____________________________________________________________________________
The Stranzha Project
The Strandzha Project is an ongoing collaboration between U.S. and Bulgarian theater artists interested in interpreting archaeological material through performances of object theater. The project started in 2003 when archaeologists Kathleen Hawthorne, Robert Somers, and I started a dialogue about how current trends in post-processual archaeology were opening the door for new ways to relate the material record to the public. Whereas both fields are rooted in physical matter, the idea of using object theater to present archaeological research is unorthodox but potentially more attuned to the human story behind historic discards, lifting them from the glass cases and setting their otherwise staid circumstantial didactics to music and lay interpretation.
The project gets its name from the Strandzha region, a hinterland between Bulgaria and Turkey that is largely unexplored with no extant maps, no tourism, and a bewildering number of significant archaeological sites and unique cultures including the Nestinarii, famous for their millenia-old rituals of entranced walks on hot coals.
Our History In Brief:
In 2001, I was invited by Kathleen Hawthorne (a remarkable creature who I first met in India in 1989) to an abandoned brown field adjacent a ceramics factory in Transylvania to help out with a archaeological excavation of what was presumed to be a Dionysian sanctuary. Among the pottery shards, millennia- old chicken bones, and other Roman relics were small figurines with articulated phalluses. These tiny puppets were presumably used in private sanctuaries to the god Sebasius (akin to Dionysus) as the god of dying and resurrection of nature to the Thracians (6,000 BCE - 1st century BCE). These are some of the oldest forms of puppetry in the world, akin to the Osiris fertility figurines of Egypt.
The following year, in 2002, I joined Kathleen and Robert on a cross country tour of Bulgaria where we visited villages, got lost on broken forest roads, and generally spent a lot of time going over the richness of Bulgarian history and literature, of which I knew nothing. I finished my travels backpacking solo in the Rila Mountains where, in the alpine fog, I met two young women from Sofia who highly recommended I visit the National Academy to find, in their words, “super puppeteers.”
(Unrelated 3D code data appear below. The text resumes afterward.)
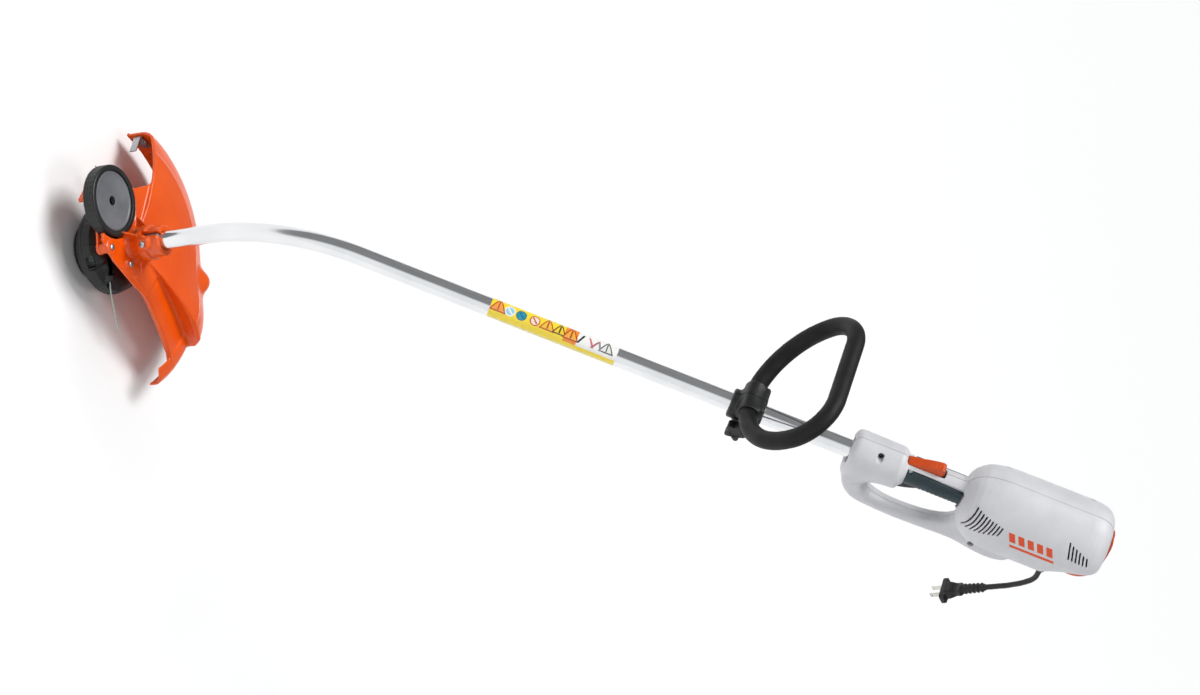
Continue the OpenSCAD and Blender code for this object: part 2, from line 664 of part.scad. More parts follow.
// Everything drilled or cut in both shells
module housing_cuts() {
    along(-10, socket_len, tube_r);
    along(socket_len - 10, body_front + 30, liner_d / 2 + 1);
    along(coupling_at - 2, front_bearing_at + 1, 11);
    along(front_bearing_at, front_bearing_at + motor_bearing_w, motor_bearing_d / 2);
    along(front_bearing_at + motor_bearing_w - 1, stack_at + 6, 9);
    along(stack_at, stack_at + stack_len, stator_d / 2);
    along(rear_bearing_at, rear_bearing_at + motor_bearing_w, motor_bearing_d / 2);
    along(rear_bearing_at - 4, shaft_end + 2, 8);
    for (s = SCREWS) mirror([0, s[3], 0]) {
        across(s[0], s[1], -far, s[2], 2);
        across(s[0], s[1], -far, -s[2] + 3, 4);
    }
    across(trigger_pin_at[0], trigger_pin_at[1], -12, 12, 2);
    across(lever_pin_at[0], lever_pin_at[1], -10.2, 10.2, 2);
    across(trigger_pin_at[0], trigger_pin_at[1], 5, 10.4, 3.55);
    grip_space();
    slab(-far, far) polygon(GAP);
    across(14, 0, tube_r - 1, far, 2.5);
    across(14, 0, hub_r - 2, far, 4.8);
    // Slots that the trigger and the lever move in
    translate([socket_len + 5, -slot_half_w, -24]) cube([52, 2 * slot_half_w, 18]);
    translate([lever_pin_at[0] - 10, -slot_half_w - 2, 11]) cube([62, 2 * slot_half_w + 4, 40]);
    // Cord outlet below
    translate([gland_at, 0, -far]) cylinder(h = far - 40, r = 8);
    vents(-1);
    vents(1);
}

module housing_half(side) rear() difference() {
    intersection() {
        union() housing_outer();
        translate([-far, side > 0 ? 0 : -far, -far]) cube([3 * far, far, 2 * far]);
    }
    housing_hollow();
    housing_cuts();
}
module housing_left() color("#dcdee0") housing_half(-1);
module housing_right() color("#d8dadc") housing_half(1);

// Soft cover round the lower side of the grip bar
module grip_cover() color("#1c2a2d") rear() difference() {
    along(grip_front, grip_rear - 0.01, bar_d / 2, bar_up);
    along(grip_front - 1, grip_rear + 1, bar_d / 2 - grip_wall, bar_up);
    translate([grip_front - 1, -far, bar_up + 13]) cube([grip_rear, 2 * far, far]);
    translate([grip_front - 1, -slot_half_w, -far]) cube([32, 2 * slot_half_w, far]);
    across(trigger_pin_at[0], trigger_pin_at[1], -far, far, 4.3);
    body_outer();
}

// Screws through one shell into the other
module housing_screws() color("#5c6063") rear() for (s = SCREWS) mirror([0, s[3], 0]) {
    across(s[0], s[1], -s[2] + 0.6, -s[2] + 3, 3.9);
    across(s[0], s[1], -s[2] + 3, s[2] - 1, 2);
}

// Screw that clamps the hub on the tube
module tube_screw() color("#b9bdc0") rear() {
    across(14, 0, tube_r, hub_r - 2, 2.5);
    across(14, 0, hub_r - 2, hub_r + 1, 4.6);
}

// Trigger under the front of the grip
module switch_trigger() color("#151718") rear() difference() {
    slab(-slot_half_w + free_gap, slot_half_w - free_gap) polygon(loop_curve([[59, -18], [57, -26], [64, -31],
        [80, -27], [94, -21], [104, -13], [104, -7.6], [100, -6.7], [95, -8], [84, -14], [70, -16]], 3));
    across(trigger_pin_at[0], trigger_pin_at[1], -far, far, 2 + running_gap);
}
module trigger_pin() color("#a4a8ac") rear() across(trigger_pin_at[0], trigger_pin_at[1], -11.9, 11.9, 2);

// Interlock lever on top of the grip
module interlock_lever() color("#e8601c") rear() difference() {
    slab(-slot_half_w - 1.4, slot_half_w + 1.4) polygon(loop_curve([[72, 23], [74, 15], [82, 13], [100, 20],
        [118, 21], [122, 26], [120, 34], [108, 33], [88, 27]], 3));
    across(lever_pin_at[0], lever_pin_at[1], -far, far, 2 + running_gap);
}
module interlock_pin() color("#a4a8ac") rear() across(lever_pin_at[0], lever_pin_at[1], -10.1, 10.1, 2);

// Return spring on the trigger's pin, as close-wound coils beside it
module trigger_spring() color("#c5c9cc") rear() {
    for (i = [0:2]) translate([trigger_pin_at[0], 6.6 + i * 1.2, trigger_pin_at[1]]) rotate([90, 0, 0])
        rotate_extrude() translate([2.7, 0]) circle(0.55);
}

// Slim switch beside the liner, above the trigger
module power_switch() color("#2d2f33") rear() {
    translate([58, 7.2, -2]) cube([20, 4.6, 9]);
    translate([66, 7.8, -4]) cube([3, 3, 2]);
}

// ---- motor ----

module motor_stator() color("#8b8f93") rear() difference() {
    ring_along(stack_at, stack_at + stack_len, stator_d / 2, armature_d / 2 + 0.6);
    for (s = [-1, 1]) translate([stack_at - 1, s * 31 - 5, -16]) cube([stack_len + 2, 10, 32]);
}
module field_coils() color("#b06a32") rear() for (s = [-1, 1]) difference() {
    translate([stack_at - 8, s * 31 - 4.5, -15]) cube([stack_len + 16, 9, 30]);
}
module armature() color("#7d8185") rear() difference() {
    ring_along(stack_at, stack_at + stack_len, armature_d / 2, motor_shaft_d / 2);
    for (a = [0:30:330]) rotate([a, 0, 0]) translate([stack_at - 1, -1.2, armature_d / 2 - 5]) cube([stack_len + 2, 2.4, 8]);
}
module armature_windings() color("#b8702f") rear() {
    ring_along(stack_at - 9, stack_at, armature_d / 2 - 4, motor_shaft_d / 2);
    ring_along(stack_at + stack_len, stack_at + stack_len + 12, armature_d / 2 - 4, motor_shaft_d / 2);
}
module commutator() color("#b87333") rear() difference() {
    ring_along(commutator_at, commutator_at + 16, 12, motor_shaft_d / 2);
    for (a = [0:30:330]) rotate([a + 15, 0, 0]) translate([commutator_at - 1, -0.4, 11]) cube([18, 0.8, 3]);
}
module motor_shaft() color("#a9adb1") rear() {
    along(coupling_at + 13, front_bearing_at, motor_shaft_d / 2);
    along(front_bearing_at, front_bearing_at + motor_bearing_w, motor_shaft_d / 2 - running_gap);
    along(front_bearing_at + motor_bearing_w, rear_bearing_at, motor_shaft_d / 2);
    along(rear_bearing_at, shaft_end, motor_shaft_d / 2 - running_gap);
}
module cooling_fan() color("#3b3e42") rear() {
    ring_along(fan_at, fan_at + 12, 10, motor_shaft_d / 2);
    ring_along(fan_at, fan_at + 2, fan_r, 9);
    for (a = [0:40:320]) rotate([a, 0, 0]) translate([fan_at, -0.9, 9]) cube([12, 1.8, fan_r - 10]);
}
module motor_bearings() color("#b5b9bd") rear() for (x = [front_bearing_at, rear_bearing_at]) difference() {
    ring_along(x, x + motor_bearing_w, motor_bearing_d / 2, motor_shaft_d / 2);
    for (xx = [x - 1, x + motor_bearing_w - 0.6])
        ring_along(xx, xx + 1.6, motor_bearing_d / 2 - 2, motor_shaft_d / 2 + 2);
}
module brush_holders() color("#c49a4a") rear() for (s = [-1, 1]) difference() {
    translate([commutator_at + 2, s * 24 - 11, -5.5]) cube([12, 22, 11]);
    translate([commutator_at + 4.5, s * 24 - 20, -3.5]) cube([7, 40, 7]);
}
module carbon_brushes() color("#2a2a2c") rear() for (s = [-1, 1])
    translate([commutator_at + 4.5, s > 0 ? 12 + free_gap : -30, -3.5]) cube([7, 18 - free_gap, 7]);
module capacitor() color("#3d5f8a") rear() translate([shaft_end + 6, -14, -22]) cube([10, 28, 18]);
module shaft_coupling() color("#95999d") rear() difference() {
    along(coupling_at, coupling_at + coupling_len, 9);
    along(coupling_at + 13, coupling_at + coupling_len + 1, motor_shaft_d / 2);
    translate([coupling_at - 1, -square_w / 2, -square_w / 2]) cube([14, square_w, square_w]);
}
module flex_end_upper() color("#8d9296") rear() {
    along(coupling_at - 2 + free_gap, coupling_at, flex_d / 2);
    translate([coupling_at, -square_w / 2, -square_w / 2]) cube([13, square_w, square_w]);
}

// ---- mains lead ----

// Orange hook at the rear that keeps the extension lead from pulling out
module cord_retainer() color("#ee621d") rear() difference() {
    slab(-9, 9) polygon(loop_curve([[body_rear - 9, 32], [body_rear, 30], [body_rear + 4, 10],
        [body_rear + 2.5, -28], [body_rear - 3, -48], [body_rear - 13, -59], [body_rear - 24, -63.5],
        [body_rear - 36, -63], [body_rear - 36, -54], [body_rear - 12, -40]], 3));
    body_outer();
}

// Tapered strain relief where the cord leaves the housing
module cord_gland() color("#1b1c1e") rear() translate([gland_at, 0, 0]) {
    translate([0, 0, -body_r - body_drop - 2]) cylinder(h = 8, r = 8);
    translate([0, 0, -body_r - body_drop - gland_out]) cylinder(h = gland_out - 2, r1 = cord_d / 2 + 1, r2 = 7);
}

module power_cord() color("#161718") swept(CORD_ROUTE, cord_d / 2, 10);

// Two-blade plug: ribbed strain relief, body and finger flange
module plug_body() color("#151617") translate(plug_at) {
    for (i = [0:4]) translate([0, 0, -6 * i - 3]) cylinder(h = 3, r = cord_d / 2 + 1.2 + 0.3 * i);
    translate([0, 0, -36]) cylinder(h = 36, r = cord_d / 2 + 0.6 + 0.01);
    translate([0, 0, -56]) hull() {
        translate([-8, -12, 0]) cube([16, 24, 12]);
        translate([0, 0, 20]) cylinder(h = 2, r = cord_d / 2 + 2.4, $fn = 24);
    }
    translate([-8, -18, -63]) cube([16, 36, 7]);
}
module plug_blades() color("#c9cccf") translate(plug_at) for (s = [-1, 1])
    translate([-3.2, s * blade_pitch / 2 - 0.75, -63 - blade_len]) difference() {
        cube([6.4, 1.5, blade_len]);
        translate([3.2, -1, 4]) rotate([-90, 0, 0]) cylinder(h = 4, r = 1.5);
    }

spool_housing();
spool_cap();
tap_button();
line_spool();
wound_line();
spool_spring();
line_eyelets();
cutting_line_a();
cutting_line_b();
head_arbor();
flex_end_lower();
bearing_carrier();
head_bearings();
retaining_ring();
deflector();
deflector_screws();
line_blade();
blade_screw();
wheel_bracket();
wheel_axle();
edging_wheel();
shaft_tube();
shaft_liner();
liner_bushes();
flex_shaft();
info_label();
loop_handle();
clamp_left();
clamp_right();
clamp_bolt();
clamp_knob();
housing_left();
housing_right();
grip_cover();
housing_screws();
tube_screw();
switch_trigger();
trigger_pin();
interlock_lever();
interlock_pin();
trigger_spring();
power_switch();
motor_stator();
field_coils();
armature();
armature_windings();
commutator();
motor_shaft();
cooling_fan();
motor_bearings();
brush_holders();
carbon_brushes();
capacitor();
shaft_coupling();
flex_end_upper();
cord_retainer();
cord_gland();
power_cord();
plug_body();
plug_blades();
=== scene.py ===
"""Looks of a corded string trimmer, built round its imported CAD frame.

Sizes in the classes are millimetres in the CAD model's own frame, and meshes are made in metres.
"""

import logging
import math
from dataclasses import dataclass, field
from enum import Enum
from typing import Callable, Optional, Sequence

import bpy
import numpy as np
from mathutils import Matrix, Vector


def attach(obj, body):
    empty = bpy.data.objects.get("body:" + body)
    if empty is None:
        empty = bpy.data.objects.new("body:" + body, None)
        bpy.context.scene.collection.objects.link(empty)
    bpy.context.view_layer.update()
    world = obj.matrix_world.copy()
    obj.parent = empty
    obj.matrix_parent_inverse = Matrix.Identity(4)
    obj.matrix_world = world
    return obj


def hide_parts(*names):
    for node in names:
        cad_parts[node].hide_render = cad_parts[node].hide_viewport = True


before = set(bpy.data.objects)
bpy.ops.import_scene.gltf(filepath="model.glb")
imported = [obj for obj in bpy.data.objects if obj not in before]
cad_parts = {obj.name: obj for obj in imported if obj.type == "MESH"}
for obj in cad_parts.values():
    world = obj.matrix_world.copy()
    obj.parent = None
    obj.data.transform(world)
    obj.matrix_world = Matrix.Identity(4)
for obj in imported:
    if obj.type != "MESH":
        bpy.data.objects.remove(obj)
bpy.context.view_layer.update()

LOG = logging.getLogger("trimmer")
MM = 0.001
Array = np.ndarray
Field = Callable[[Array, Array, Array], Array]


# ---- fields: signed distances in millimetres, negative inside ----

def join(a: Array, b: Array, radius: float) -> Array:
    """Union of two fields with a fillet.

    Args:
        a: First field's distances.
        b: Second field's distances.
        radius: Size of the fillet in millimetres.

    Returns:
        The joined distances.
    """
    overlap = np.maximum(radius - np.abs(a - b), 0.0) / radius
    return np.minimum(a, b) - overlap * overlap * radius / 4


def meet(a: Array, b: Array, radius: float) -> Array:
    """Common part of two fields, with its edge rounded by radius."""
    return -join(-a, -b, radius)


def carve(a: Array, b: Array, radius: float) -> Array:
    """Field a with b cut out of it, the cut's edge rounded by radius."""
    return -join(-a, b, radius)


def block(p: Array, q: Array, half_p: float, half_q: float, corner: float = 0.0) -> Array:
    """Distance from a rectangle about the origin with round corners.

    Args:
        p: First coordinate.
        q: Second coordinate.
        half_p: Half the size along p.
        half_q: Half the size along q.
        corner: Radius of the corners.

    Returns:
        Signed distances.
    """
    a = np.abs(p) - half_p + corner
    b = np.abs(q) - half_q + corner
    return np.hypot(np.maximum(a, 0), np.maximum(b, 0)) + np.minimum(np.maximum(a, b), 0) - corner


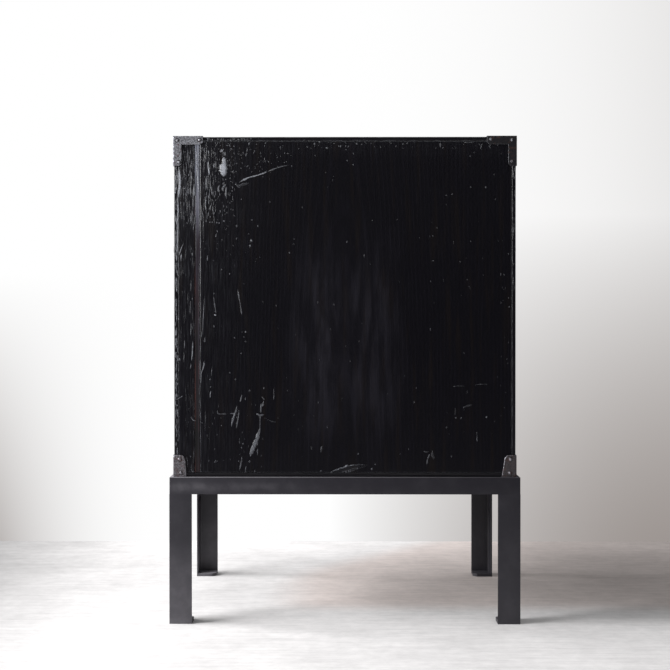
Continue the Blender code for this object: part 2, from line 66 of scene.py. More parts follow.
def addNode(tree, kind, inputs=None, node=None, **settings):
    # adds a node, or takes the one given; inputs maps a socket's name, or its number among those in use, to a
    # value, a hex colour, a socket, or a node whose first output in use is meant, and a tuple of names to a
    # row of values
    node = node or tree.nodes.new("ShaderNode" + kind)
    for field, value in settings.items():
        setattr(node, field, value)
    inUse = [socket for socket in node.inputs if socket.enabled]
    pairs = []
    for key, value in (inputs or {}).items():
        pairs += zip(key, value) if isinstance(key, tuple) else [(key, value)]
    for key, value in pairs:
        socket = inUse[key] if isinstance(key, int) else next(s for s in inUse if s.name == key)
        if isinstance(value, str):
            value = linearColour(value)
        if isinstance(value, bpy.types.Node):
            value = next(output for output in value.outputs if output.enabled)
        if isinstance(value, bpy.types.NodeSocket):
            tree.links.new(value, socket)
        else:
            socket.default_value = value
    return node


# a range's values, as the rows below give them, where a short row leaves the range to run from 0 or to 1;
# the settings of a range that eases in and out, and of a mix of colours
span = ("From Min", "From Max", "To Min", "To Max")
eased = {"interpolation_type": "SMOOTHSTEP"}
colours = {"data_type": "RGBA"}


def newMaterial(name):
    # a material, its nodes and its shader, and the place in metres, whole and by axis
    material = bpy.data.materials.new(name)
    material.use_nodes = True
    tree = material.node_tree
    place = addNode(tree, "TexCoord").outputs["Object"]
    axes = addNode(tree, "SeparateXYZ", {0: place}).outputs
    return material, tree, tree.nodes["Principled BSDF"], place, axes


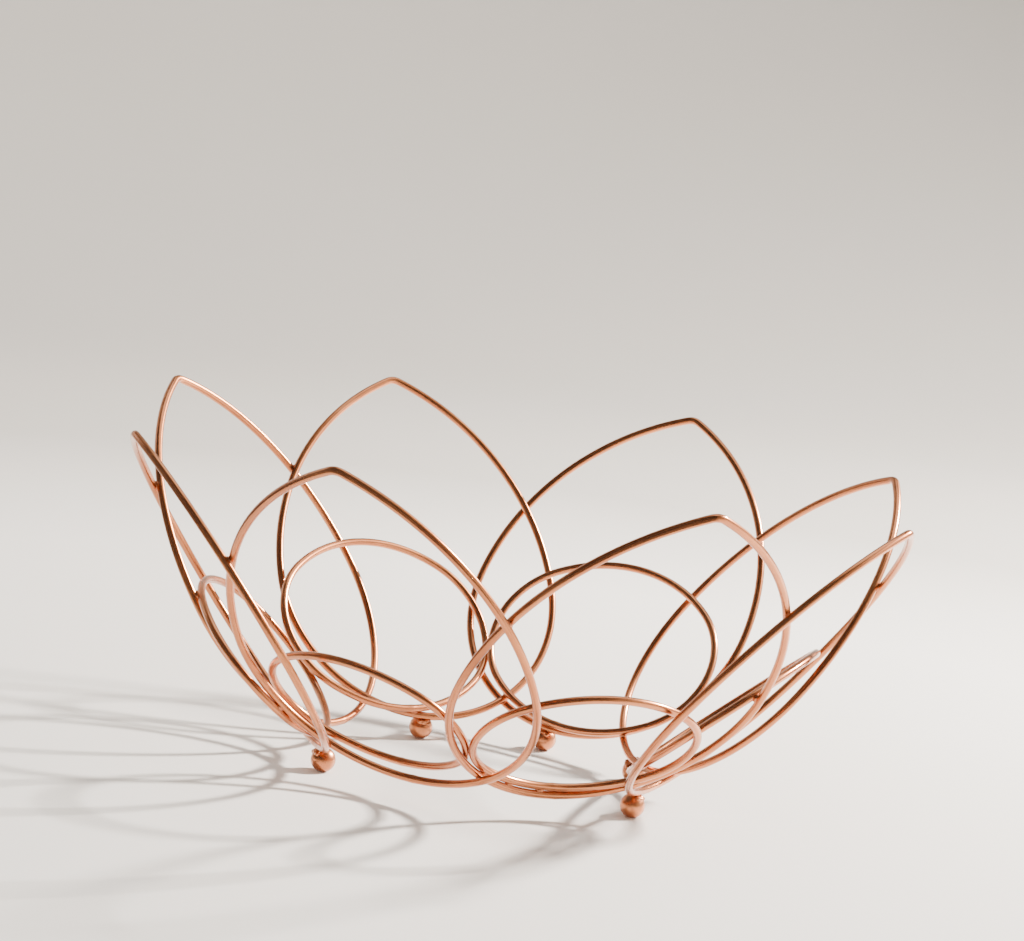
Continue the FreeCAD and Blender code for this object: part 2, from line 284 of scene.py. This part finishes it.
def tube(name, path, mat, seed):
    """A closed round wire along a closed path (mm), with its own coordinates as a UV map."""
    count, sides = len(path), WIRE_SIDES
    ahead = np.roll(path, -1, axis=0)
    behind = np.roll(path, 1, axis=0)
    tangent = ahead - behind
    tangent /= np.linalg.norm(tangent, axis=1)[:, None]
    middle = path.mean(axis=0)
    face = np.linalg.svd(path - middle)[2][2]
    side = np.cross(tangent, face)
    side /= np.linalg.norm(side, axis=1)[:, None]
    top = np.cross(side, tangent)

    steps = np.linalg.norm(ahead - path, axis=1)
    length = np.concatenate([[0.0], np.cumsum(steps)])
    # the drawn wire keeps its gauge; a faint swelling marks the butt weld where its ends meet
    gap = np.minimum(length[:-1], length[-1] - length[:-1])
    swell = BUTT_SWELL * np.exp(-(gap / BUTT_REACH) ** 2)
    radius = WIRE_R * (1 + GAUGE_WANDER * smooth_wave(count, seed + WAVE_SEEDS) + swell)

    angles = np.linspace(0, 2 * math.pi, sides, endpoint=False)
    rings = (
        path[:, None]
        + radius[:, None, None] * np.cos(angles)[None, :, None] * side[:, None]
        + radius[:, None, None] * np.sin(angles)[None, :, None] * top[:, None]
    )
    verts = (rings.reshape(-1, 3) * MM).tolist()
    faces, uvs = [], []
    around = 2 * math.pi * WIRE_R * MM / sides
    for i in range(count):
        j = (i + 1) % count
        u0, u1 = length[i] * MM, length[i + 1] * MM
        for k in range(sides):
            n = (k + 1) % sides
            faces.append((i * sides + k, j * sides + k, j * sides + n, i * sides + n))
            v0, v1 = k * around, (k + 1) * around
            uvs += [(u0, v0), (u1, v0), (u1, v1), (u0, v1)]
    mesh = bpy.data.meshes.new(name)
    mesh.from_pydata(verts, [], faces)
    layer = mesh.uv_layers.new(name="wire")
    layer.data.foreach_set("uv", np.array(uvs, dtype=np.float32).ravel())
    mesh.validate()
    mesh.update()
    bm = bmesh.new()
    bm.from_mesh(mesh)
    bmesh.ops.recalc_face_normals(bm, faces=bm.faces)
    bm.to_mesh(mesh)
    bm.free()
    return link_mesh(name, mesh, mat)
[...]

In 2003, I returned to Bulgaria with a grant from TCG/ITI to travel and locate potential partners for a U.S./Bulgarian collaboration in puppet theater on archaeological themes. This year brought me to the National Academy of Theater and Film Arts in Sofia where I met professors Slavcho Malenov, Petr Pashov, and wife Zheny Pashova. During this visit, I just happened to catch a new performance of the Pashov’s senior class entitled Bezani or “Sleepless” - 9 vignettes about love and loss using simple materials and live music. With a cast of 20 or so extremely talented performers, live traditional Bulgarian music and songs, and elegant, simple puppetry with minimal means (including silk parachutes, water, and spinning wheels) I was duly impressed. Ironically, the group I came to work with was as young collective called Theater Nobodies - a cadre experimental puppeteers eager to break the academic molds given to them by the Academy. This collective, led by Magdalena Miteva, Mila Kolarova, and Pepe Gaidarov, would become the missing piece to the project.
We chose the site of Develtus near the Black Sea as a potential site to glean material and possibly perform. This enormous site contains layers of settlement stretching back to the Thracians as seen in the numerous tumuli or burial grounds of the necropolis, still unexcavated today and left overgrown in farmer’s fields. These tumuli have been used over the centuries as public graves and so excavating these reveals layers of internment, including bodies nailed to the ground - a common way of burying suspected vampires. Judging by the fact that a necropolis historically demarcated the ends of a city, this site is at least a square kilometer in size.
This is a life-long project with long periods of hiatus between iterations. Next project will be about the centuries old public thermal spigots in downtown Sofia and how they are used every day and widely considered to have healing properties.